*Prompt*: Your task is to copy the lines between the line containing "Reconstruct the object" and the line containing "BASE_TOP = BASE_BOTTOM + BASE_THICKNESS", counting both of those lines, and to emit nothing more.

*Data supplied*:
>> Start
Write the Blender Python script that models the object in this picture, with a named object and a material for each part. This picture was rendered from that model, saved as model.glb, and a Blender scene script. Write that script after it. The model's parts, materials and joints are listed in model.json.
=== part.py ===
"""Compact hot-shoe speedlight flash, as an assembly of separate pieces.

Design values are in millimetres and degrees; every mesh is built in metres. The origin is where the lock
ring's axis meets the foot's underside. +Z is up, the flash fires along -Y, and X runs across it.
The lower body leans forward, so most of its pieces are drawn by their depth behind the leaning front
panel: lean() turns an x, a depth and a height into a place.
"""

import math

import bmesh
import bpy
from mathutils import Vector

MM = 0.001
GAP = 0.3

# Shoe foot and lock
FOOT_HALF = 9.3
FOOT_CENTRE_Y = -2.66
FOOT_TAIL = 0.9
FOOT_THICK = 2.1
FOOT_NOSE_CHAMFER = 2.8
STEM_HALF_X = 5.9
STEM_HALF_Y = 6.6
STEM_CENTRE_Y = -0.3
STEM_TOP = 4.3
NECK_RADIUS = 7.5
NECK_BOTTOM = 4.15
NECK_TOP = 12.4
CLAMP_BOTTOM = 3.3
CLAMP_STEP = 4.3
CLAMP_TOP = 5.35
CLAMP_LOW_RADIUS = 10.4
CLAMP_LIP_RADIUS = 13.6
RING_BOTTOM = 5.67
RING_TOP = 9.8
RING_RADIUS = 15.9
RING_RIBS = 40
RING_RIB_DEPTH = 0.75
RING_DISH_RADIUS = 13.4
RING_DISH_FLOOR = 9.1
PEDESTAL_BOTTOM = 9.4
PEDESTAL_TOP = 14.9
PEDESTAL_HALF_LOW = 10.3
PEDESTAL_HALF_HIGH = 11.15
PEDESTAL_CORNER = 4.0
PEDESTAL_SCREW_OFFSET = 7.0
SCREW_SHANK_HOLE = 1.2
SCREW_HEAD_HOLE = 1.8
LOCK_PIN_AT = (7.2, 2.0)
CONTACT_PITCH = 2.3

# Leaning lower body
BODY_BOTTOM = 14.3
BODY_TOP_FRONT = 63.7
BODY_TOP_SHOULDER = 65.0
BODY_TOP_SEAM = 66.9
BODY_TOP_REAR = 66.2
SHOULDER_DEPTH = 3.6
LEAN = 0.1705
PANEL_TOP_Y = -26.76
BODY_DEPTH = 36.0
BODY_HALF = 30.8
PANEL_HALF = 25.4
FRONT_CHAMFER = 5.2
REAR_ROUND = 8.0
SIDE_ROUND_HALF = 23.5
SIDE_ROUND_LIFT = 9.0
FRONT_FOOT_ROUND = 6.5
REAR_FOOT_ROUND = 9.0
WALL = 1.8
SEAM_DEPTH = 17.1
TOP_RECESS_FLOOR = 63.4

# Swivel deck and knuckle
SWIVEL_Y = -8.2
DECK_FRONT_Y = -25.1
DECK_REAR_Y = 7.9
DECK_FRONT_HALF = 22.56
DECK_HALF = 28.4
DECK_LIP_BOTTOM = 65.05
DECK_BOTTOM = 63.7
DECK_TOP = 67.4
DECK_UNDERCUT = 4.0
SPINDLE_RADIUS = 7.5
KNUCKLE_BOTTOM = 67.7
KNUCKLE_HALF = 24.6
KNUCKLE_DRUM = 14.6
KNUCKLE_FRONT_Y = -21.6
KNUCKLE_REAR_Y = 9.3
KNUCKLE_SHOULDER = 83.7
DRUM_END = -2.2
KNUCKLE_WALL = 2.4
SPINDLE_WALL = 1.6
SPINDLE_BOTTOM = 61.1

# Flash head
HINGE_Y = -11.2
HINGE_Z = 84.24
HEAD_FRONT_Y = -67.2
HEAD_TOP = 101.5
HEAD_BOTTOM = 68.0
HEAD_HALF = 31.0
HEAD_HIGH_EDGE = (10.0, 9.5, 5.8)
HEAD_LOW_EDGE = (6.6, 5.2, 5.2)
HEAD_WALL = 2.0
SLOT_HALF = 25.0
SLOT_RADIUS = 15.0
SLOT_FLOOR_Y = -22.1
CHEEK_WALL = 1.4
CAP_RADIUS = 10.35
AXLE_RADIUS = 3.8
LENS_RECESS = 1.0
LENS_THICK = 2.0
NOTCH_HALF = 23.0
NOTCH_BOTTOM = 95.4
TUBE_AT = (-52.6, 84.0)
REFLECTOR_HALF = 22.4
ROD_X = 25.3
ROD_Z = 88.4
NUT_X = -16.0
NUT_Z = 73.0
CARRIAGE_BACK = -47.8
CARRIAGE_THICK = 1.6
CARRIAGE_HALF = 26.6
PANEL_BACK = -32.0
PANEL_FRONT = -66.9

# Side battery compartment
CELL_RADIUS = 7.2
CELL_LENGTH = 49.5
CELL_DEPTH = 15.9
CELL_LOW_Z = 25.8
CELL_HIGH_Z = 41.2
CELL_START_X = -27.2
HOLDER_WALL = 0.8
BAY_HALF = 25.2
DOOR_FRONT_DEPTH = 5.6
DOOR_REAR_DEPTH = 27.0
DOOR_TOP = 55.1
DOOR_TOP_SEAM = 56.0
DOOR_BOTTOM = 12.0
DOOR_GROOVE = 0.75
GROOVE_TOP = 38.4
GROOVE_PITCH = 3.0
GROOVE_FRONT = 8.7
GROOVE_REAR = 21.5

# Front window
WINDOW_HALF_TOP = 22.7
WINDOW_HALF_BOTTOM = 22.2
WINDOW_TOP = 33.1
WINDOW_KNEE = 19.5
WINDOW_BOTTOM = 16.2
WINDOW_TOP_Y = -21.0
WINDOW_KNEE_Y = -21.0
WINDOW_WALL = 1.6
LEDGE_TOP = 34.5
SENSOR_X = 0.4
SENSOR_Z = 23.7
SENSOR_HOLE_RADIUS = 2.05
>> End
>> Start
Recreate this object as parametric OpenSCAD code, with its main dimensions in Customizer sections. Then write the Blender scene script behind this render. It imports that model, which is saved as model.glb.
>> End
>> Start
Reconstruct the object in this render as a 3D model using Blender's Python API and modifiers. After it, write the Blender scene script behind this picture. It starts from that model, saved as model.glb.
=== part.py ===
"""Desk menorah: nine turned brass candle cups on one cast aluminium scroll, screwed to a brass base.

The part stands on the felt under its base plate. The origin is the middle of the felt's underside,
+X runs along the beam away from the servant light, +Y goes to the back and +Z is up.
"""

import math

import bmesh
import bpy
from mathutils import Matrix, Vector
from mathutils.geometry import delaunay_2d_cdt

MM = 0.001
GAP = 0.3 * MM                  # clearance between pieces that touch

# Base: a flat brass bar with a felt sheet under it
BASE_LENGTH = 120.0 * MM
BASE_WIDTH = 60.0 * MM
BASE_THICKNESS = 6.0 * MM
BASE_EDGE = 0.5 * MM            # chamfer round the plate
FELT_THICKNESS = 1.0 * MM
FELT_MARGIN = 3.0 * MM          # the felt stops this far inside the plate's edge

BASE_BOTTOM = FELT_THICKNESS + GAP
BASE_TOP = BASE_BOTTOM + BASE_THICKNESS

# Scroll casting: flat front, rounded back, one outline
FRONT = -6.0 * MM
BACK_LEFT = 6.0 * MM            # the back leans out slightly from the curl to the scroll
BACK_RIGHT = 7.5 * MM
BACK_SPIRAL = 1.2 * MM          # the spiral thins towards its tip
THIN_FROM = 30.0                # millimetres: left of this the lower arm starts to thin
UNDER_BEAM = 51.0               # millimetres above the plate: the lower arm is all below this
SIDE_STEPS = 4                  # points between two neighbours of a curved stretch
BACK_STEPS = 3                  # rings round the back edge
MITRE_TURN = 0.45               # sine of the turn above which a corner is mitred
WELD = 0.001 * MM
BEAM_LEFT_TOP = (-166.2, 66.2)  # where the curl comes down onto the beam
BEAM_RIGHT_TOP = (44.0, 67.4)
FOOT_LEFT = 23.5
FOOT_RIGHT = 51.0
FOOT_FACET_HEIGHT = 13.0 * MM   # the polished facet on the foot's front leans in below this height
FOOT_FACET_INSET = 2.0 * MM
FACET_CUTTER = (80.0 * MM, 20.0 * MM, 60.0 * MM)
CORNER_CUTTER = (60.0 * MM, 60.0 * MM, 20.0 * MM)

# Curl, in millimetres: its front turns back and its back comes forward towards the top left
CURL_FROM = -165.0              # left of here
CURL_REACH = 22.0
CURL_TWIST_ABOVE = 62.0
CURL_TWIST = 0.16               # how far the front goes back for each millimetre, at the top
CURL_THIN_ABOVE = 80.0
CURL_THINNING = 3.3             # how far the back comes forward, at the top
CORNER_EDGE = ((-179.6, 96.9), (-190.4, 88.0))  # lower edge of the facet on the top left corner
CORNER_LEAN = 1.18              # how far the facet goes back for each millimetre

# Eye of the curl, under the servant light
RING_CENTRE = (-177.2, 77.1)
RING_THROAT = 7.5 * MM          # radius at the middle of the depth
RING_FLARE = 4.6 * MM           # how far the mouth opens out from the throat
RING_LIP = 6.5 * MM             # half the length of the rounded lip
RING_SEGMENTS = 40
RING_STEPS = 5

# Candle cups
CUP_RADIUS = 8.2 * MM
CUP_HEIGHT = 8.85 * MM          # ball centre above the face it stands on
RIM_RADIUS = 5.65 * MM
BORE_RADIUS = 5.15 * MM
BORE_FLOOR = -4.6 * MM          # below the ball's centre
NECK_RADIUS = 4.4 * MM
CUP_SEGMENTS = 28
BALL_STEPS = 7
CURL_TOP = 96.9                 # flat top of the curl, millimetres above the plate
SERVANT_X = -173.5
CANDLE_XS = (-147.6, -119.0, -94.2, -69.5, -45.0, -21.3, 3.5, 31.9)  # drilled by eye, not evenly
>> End
*Correct response*:
Reconstruct the object in this render as a 3D model using Blender's Python API and modifiers. After it, write the Blender scene script behind this picture. It starts from that model, saved as model.glb.
=== part.py ===
"""Desk menorah: nine turned brass candle cups on one cast aluminium scroll, screwed to a brass base.

The part stands on the felt under its base plate. The origin is the middle of the felt's underside,
+X runs along the beam away from the servant light, +Y goes to the back and +Z is up.
"""

import math

import bmesh
import bpy
from mathutils import Matrix, Vector
from mathutils.geometry import delaunay_2d_cdt

MM = 0.001
GAP = 0.3 * MM                  # clearance between pieces that touch

# Base: a flat brass bar with a felt sheet under it
BASE_LENGTH = 120.0 * MM
BASE_WIDTH = 60.0 * MM
BASE_THICKNESS = 6.0 * MM
BASE_EDGE = 0.5 * MM            # chamfer round the plate
FELT_THICKNESS = 1.0 * MM
FELT_MARGIN = 3.0 * MM          # the felt stops this far inside the plate's edge

BASE_BOTTOM = FELT_THICKNESS + GAP
BASE_TOP = BASE_BOTTOM + BASE_THICKNESS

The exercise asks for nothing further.